Task goal: Extract, word for word, every line from the one containing "Keep writing the" through the one containing "return ends, flats, cuts", with both end lines kept.

Source data:
* * *

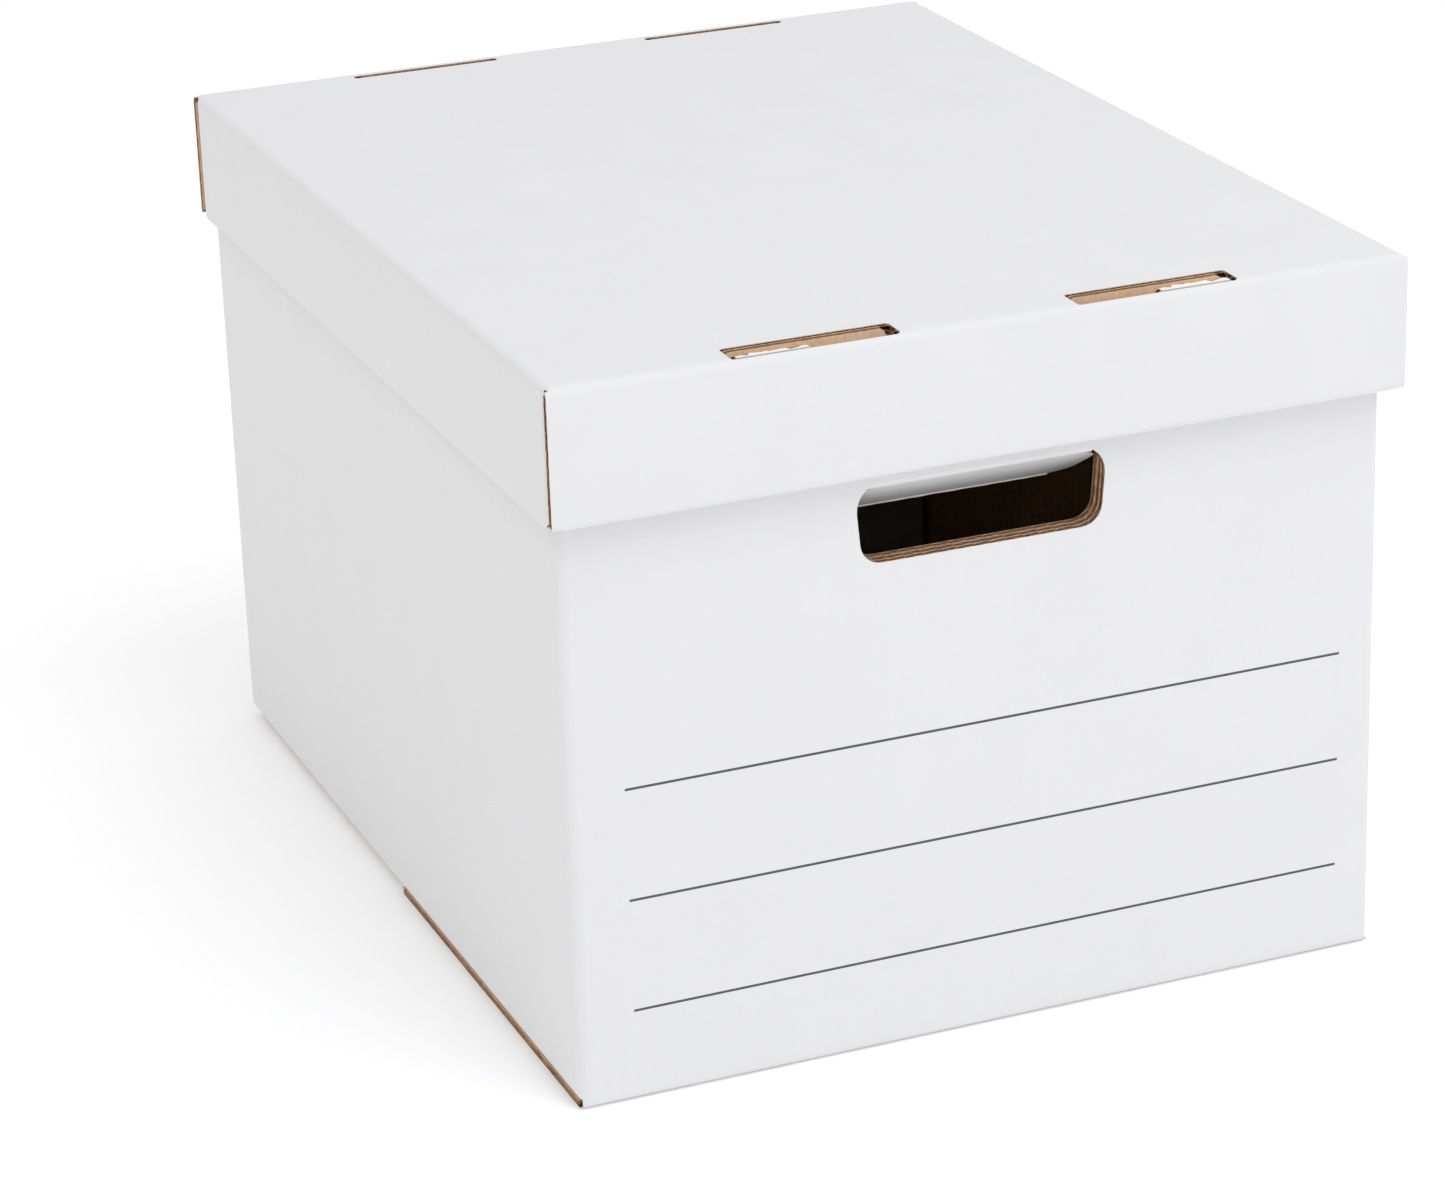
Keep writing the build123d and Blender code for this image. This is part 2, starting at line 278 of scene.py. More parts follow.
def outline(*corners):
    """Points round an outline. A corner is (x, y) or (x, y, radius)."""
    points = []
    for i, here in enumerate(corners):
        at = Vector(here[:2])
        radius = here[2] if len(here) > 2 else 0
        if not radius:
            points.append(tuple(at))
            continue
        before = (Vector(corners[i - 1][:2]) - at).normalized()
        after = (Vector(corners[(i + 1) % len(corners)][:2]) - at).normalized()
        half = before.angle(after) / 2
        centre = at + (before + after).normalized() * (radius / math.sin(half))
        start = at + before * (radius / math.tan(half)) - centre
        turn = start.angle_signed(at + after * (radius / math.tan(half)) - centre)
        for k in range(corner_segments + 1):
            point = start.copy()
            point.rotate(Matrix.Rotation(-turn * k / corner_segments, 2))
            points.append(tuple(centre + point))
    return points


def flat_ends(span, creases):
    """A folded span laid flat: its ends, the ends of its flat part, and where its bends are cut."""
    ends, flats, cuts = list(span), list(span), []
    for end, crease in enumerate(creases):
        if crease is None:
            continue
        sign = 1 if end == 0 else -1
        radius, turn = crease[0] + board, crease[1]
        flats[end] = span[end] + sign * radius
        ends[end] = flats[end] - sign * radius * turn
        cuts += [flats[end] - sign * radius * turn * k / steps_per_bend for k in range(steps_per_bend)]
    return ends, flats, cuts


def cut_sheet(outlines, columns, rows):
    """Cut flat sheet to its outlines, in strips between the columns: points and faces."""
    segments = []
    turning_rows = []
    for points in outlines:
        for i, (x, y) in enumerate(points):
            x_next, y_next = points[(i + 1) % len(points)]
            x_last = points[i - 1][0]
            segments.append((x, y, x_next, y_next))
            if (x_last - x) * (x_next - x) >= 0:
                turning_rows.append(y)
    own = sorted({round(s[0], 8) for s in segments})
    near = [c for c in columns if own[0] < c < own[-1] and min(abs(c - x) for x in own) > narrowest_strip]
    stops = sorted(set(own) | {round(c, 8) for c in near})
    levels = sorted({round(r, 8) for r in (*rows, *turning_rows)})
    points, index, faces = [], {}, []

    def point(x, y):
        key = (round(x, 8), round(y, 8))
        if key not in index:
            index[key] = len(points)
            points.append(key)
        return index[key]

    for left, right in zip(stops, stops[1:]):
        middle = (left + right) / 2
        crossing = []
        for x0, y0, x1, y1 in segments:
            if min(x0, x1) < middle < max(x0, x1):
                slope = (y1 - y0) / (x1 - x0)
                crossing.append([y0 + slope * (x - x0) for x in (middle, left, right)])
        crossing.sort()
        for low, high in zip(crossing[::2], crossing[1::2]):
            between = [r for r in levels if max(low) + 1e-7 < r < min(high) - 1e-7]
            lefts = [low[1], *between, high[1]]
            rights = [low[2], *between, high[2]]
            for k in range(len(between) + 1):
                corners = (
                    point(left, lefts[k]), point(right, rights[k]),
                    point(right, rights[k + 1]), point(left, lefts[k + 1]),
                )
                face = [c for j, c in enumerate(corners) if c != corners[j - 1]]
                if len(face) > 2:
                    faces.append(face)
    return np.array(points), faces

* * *

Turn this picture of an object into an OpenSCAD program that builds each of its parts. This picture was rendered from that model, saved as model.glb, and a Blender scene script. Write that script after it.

* * *

Exercise result:
Keep writing the build123d and Blender code for this image. This is part 2, starting at line 278 of scene.py. More parts follow.
def outline(*corners):
    """Points round an outline. A corner is (x, y) or (x, y, radius)."""
    points = []
    for i, here in enumerate(corners):
        at = Vector(here[:2])
        radius = here[2] if len(here) > 2 else 0
        if not radius:
            points.append(tuple(at))
            continue
        before = (Vector(corners[i - 1][:2]) - at).normalized()
        after = (Vector(corners[(i + 1) % len(corners)][:2]) - at).normalized()
        half = before.angle(after) / 2
        centre = at + (before + after).normalized() * (radius / math.sin(half))
        start = at + before * (radius / math.tan(half)) - centre
        turn = start.angle_signed(at + after * (radius / math.tan(half)) - centre)
        for k in range(corner_segments + 1):
            point = start.copy()
            point.rotate(Matrix.Rotation(-turn * k / corner_segments, 2))
            points.append(tuple(centre + point))
    return points


def flat_ends(span, creases):
    """A folded span laid flat: its ends, the ends of its flat part, and where its bends are cut."""
    ends, flats, cuts = list(span), list(span), []
    for end, crease in enumerate(creases):
        if crease is None:
            continue
        sign = 1 if end == 0 else -1
        radius, turn = crease[0] + board, crease[1]
        flats[end] = span[end] + sign * radius
        ends[end] = flats[end] - sign * radius * turn
        cuts += [flats[end] - sign * radius * turn * k / steps_per_bend for k in range(steps_per_bend)]
    return ends, flats, cuts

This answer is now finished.